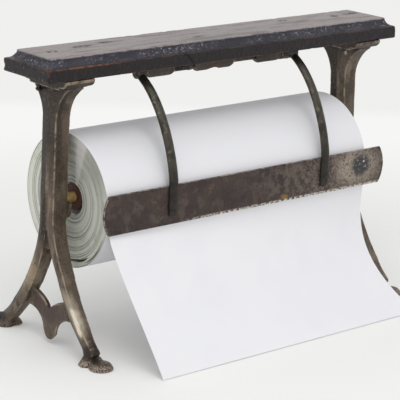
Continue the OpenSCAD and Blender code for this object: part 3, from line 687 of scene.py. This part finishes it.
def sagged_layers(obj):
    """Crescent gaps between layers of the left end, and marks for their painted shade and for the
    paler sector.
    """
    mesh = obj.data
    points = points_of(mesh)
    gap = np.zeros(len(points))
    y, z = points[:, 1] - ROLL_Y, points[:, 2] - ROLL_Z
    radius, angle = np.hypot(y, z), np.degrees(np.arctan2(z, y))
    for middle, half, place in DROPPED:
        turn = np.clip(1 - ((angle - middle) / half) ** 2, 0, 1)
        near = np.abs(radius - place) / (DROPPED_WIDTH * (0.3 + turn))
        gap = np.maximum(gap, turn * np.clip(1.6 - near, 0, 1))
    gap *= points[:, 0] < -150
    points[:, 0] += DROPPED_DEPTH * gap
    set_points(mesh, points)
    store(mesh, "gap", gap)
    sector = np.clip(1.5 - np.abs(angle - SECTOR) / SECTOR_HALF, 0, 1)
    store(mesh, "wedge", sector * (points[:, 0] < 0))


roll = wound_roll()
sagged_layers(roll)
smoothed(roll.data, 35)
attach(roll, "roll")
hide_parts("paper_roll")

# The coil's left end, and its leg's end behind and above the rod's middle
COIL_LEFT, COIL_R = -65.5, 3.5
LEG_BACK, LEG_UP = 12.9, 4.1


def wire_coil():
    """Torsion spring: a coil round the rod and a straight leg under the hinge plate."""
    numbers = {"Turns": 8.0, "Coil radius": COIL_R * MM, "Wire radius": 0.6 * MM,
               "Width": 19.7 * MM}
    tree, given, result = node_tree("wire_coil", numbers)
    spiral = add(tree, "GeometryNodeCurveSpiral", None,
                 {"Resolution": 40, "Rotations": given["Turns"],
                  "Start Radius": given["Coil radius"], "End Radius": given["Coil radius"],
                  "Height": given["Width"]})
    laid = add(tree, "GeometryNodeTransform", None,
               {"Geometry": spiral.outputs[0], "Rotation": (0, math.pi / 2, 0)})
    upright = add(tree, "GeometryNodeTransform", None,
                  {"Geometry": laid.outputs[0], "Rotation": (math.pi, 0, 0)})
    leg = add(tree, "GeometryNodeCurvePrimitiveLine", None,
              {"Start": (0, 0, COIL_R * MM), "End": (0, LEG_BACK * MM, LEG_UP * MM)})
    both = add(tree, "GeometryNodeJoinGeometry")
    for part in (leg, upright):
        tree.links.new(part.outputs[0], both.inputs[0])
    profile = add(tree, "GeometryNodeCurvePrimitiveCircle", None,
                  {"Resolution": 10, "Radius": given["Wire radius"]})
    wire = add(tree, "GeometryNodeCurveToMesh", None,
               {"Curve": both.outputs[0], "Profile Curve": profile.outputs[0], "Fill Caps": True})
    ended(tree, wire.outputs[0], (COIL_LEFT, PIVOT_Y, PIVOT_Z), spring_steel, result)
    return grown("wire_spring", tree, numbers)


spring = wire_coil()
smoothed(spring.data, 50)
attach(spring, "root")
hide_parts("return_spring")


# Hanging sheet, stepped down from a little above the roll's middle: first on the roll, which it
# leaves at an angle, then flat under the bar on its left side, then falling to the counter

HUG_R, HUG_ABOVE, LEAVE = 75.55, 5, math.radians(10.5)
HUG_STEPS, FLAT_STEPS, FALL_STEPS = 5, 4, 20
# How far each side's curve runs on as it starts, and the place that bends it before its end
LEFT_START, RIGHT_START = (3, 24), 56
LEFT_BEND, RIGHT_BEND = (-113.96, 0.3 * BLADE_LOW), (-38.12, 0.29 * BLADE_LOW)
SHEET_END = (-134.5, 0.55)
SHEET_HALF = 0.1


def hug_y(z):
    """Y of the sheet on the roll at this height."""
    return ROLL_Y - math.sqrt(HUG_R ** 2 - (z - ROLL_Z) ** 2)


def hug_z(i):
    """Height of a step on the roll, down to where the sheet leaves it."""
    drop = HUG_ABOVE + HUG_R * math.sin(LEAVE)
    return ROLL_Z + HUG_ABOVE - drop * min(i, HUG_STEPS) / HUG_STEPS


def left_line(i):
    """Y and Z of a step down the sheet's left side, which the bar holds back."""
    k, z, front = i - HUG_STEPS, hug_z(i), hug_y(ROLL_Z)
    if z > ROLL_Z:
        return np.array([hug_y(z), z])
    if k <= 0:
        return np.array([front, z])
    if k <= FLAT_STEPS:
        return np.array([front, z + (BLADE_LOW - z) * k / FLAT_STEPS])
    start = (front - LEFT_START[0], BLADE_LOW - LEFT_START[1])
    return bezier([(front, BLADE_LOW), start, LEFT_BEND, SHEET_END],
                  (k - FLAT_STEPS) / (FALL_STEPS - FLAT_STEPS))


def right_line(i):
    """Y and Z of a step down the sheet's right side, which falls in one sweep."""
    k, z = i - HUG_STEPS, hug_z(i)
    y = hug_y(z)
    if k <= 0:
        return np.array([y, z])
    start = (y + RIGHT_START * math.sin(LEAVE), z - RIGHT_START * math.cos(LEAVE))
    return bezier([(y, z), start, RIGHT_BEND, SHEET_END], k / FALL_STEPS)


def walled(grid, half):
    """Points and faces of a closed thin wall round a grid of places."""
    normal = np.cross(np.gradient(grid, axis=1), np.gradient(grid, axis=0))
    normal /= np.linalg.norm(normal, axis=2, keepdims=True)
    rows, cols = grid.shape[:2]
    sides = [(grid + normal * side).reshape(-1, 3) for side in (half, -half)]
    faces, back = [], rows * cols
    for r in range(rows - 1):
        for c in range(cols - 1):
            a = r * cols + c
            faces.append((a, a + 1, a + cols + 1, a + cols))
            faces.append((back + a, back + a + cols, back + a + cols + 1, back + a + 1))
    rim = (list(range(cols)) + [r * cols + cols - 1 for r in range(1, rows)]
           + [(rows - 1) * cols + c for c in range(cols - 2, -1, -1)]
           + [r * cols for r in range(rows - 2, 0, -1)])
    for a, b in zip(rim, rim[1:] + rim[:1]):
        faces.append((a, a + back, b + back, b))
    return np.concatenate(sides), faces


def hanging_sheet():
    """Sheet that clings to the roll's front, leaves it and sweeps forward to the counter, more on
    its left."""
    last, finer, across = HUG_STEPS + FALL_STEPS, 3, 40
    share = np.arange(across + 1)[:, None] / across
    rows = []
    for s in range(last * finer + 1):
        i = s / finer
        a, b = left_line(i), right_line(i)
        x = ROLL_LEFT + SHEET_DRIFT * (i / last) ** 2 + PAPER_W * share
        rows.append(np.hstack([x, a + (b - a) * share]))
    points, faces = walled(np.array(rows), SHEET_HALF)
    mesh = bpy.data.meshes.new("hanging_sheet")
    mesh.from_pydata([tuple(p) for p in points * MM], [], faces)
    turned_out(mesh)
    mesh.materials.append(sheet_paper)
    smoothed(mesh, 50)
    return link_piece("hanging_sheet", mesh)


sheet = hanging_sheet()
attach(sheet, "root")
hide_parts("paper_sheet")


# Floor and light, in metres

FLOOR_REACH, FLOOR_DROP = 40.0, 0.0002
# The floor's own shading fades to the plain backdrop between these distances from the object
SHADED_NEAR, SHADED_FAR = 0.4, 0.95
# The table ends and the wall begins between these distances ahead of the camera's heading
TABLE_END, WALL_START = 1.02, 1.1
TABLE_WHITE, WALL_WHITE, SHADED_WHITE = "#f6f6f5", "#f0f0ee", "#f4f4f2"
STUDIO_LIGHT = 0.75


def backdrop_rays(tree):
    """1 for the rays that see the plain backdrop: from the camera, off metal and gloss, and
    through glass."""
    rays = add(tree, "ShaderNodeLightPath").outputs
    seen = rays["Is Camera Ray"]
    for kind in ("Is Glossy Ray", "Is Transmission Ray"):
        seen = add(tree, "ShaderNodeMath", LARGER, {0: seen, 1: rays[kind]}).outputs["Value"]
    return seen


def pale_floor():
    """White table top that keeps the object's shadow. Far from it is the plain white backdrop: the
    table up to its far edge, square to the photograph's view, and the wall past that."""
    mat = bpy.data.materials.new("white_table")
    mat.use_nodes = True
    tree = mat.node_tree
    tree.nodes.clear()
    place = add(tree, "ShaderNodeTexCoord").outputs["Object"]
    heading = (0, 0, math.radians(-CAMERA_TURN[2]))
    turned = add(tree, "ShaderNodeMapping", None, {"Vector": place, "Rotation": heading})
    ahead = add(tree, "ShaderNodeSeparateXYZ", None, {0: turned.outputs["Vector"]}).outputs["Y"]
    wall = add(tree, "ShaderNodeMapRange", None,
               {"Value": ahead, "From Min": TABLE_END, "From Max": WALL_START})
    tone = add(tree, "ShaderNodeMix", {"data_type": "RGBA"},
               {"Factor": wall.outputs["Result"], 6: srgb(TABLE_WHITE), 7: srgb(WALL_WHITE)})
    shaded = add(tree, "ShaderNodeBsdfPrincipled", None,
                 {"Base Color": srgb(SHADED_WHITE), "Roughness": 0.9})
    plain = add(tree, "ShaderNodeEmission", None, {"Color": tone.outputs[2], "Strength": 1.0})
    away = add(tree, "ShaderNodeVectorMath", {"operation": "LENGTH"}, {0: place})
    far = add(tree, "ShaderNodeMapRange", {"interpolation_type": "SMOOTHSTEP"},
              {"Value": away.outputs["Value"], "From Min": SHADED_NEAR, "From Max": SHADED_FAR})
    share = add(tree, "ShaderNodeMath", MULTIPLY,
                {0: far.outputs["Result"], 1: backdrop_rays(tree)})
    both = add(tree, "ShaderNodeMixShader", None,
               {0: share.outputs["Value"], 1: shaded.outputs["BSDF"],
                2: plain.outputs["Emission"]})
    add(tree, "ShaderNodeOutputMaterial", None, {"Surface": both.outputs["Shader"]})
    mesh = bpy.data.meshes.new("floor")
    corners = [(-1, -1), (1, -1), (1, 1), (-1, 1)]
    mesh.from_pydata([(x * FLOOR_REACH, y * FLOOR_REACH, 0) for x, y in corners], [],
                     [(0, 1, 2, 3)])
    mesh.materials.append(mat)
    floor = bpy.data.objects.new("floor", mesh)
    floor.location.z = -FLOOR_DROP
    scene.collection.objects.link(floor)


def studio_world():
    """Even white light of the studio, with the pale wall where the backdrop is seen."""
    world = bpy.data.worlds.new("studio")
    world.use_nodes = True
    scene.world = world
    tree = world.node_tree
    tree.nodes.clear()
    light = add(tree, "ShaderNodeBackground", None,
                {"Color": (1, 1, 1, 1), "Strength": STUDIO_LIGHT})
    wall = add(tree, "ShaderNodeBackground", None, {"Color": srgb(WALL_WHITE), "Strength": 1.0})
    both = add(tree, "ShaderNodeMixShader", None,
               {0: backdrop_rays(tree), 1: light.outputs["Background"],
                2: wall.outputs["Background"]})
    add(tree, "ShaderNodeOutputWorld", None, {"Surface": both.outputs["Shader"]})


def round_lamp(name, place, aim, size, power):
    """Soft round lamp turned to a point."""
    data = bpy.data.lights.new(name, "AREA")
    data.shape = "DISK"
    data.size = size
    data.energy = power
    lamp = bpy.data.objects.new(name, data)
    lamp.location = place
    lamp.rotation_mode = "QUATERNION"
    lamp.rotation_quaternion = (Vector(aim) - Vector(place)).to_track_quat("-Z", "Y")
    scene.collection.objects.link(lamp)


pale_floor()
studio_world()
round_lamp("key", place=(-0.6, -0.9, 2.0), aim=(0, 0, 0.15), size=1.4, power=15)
● ● ● ●
# WRITTEN REQUEST
Copy, please, exactly the lines that start at the first line of the data and end at the line containing "LEG_BACK, LEG_UP = 12.9, 4.1", both kept and no others.

# ANSWER BELOW
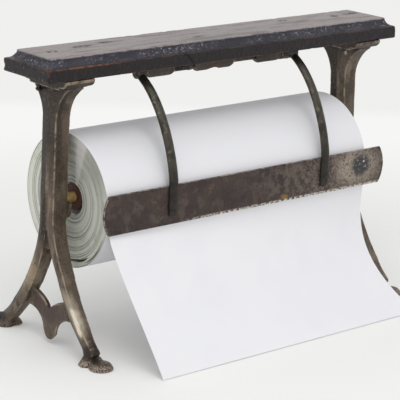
Continue the OpenSCAD and Blender code for this object: part 3, from line 687 of scene.py. This part finishes it.
def sagged_layers(obj):
    """Crescent gaps between layers of the left end, and marks for their painted shade and for the
    paler sector.
    """
    mesh = obj.data
    points = points_of(mesh)
    gap = np.zeros(len(points))
    y, z = points[:, 1] - ROLL_Y, points[:, 2] - ROLL_Z
    radius, angle = np.hypot(y, z), np.degrees(np.arctan2(z, y))
    for middle, half, place in DROPPED:
        turn = np.clip(1 - ((angle - middle) / half) ** 2, 0, 1)
        near = np.abs(radius - place) / (DROPPED_WIDTH * (0.3 + turn))
        gap = np.maximum(gap, turn * np.clip(1.6 - near, 0, 1))
    gap *= points[:, 0] < -150
    points[:, 0] += DROPPED_DEPTH * gap
    set_points(mesh, points)
    store(mesh, "gap", gap)
    sector = np.clip(1.5 - np.abs(angle - SECTOR) / SECTOR_HALF, 0, 1)
    store(mesh, "wedge", sector * (points[:, 0] < 0))


roll = wound_roll()
sagged_layers(roll)
smoothed(roll.data, 35)
attach(roll, "roll")
hide_parts("paper_roll")

# The coil's left end, and its leg's end behind and above the rod's middle
COIL_LEFT, COIL_R = -65.5, 3.5
LEG_BACK, LEG_UP = 12.9, 4.1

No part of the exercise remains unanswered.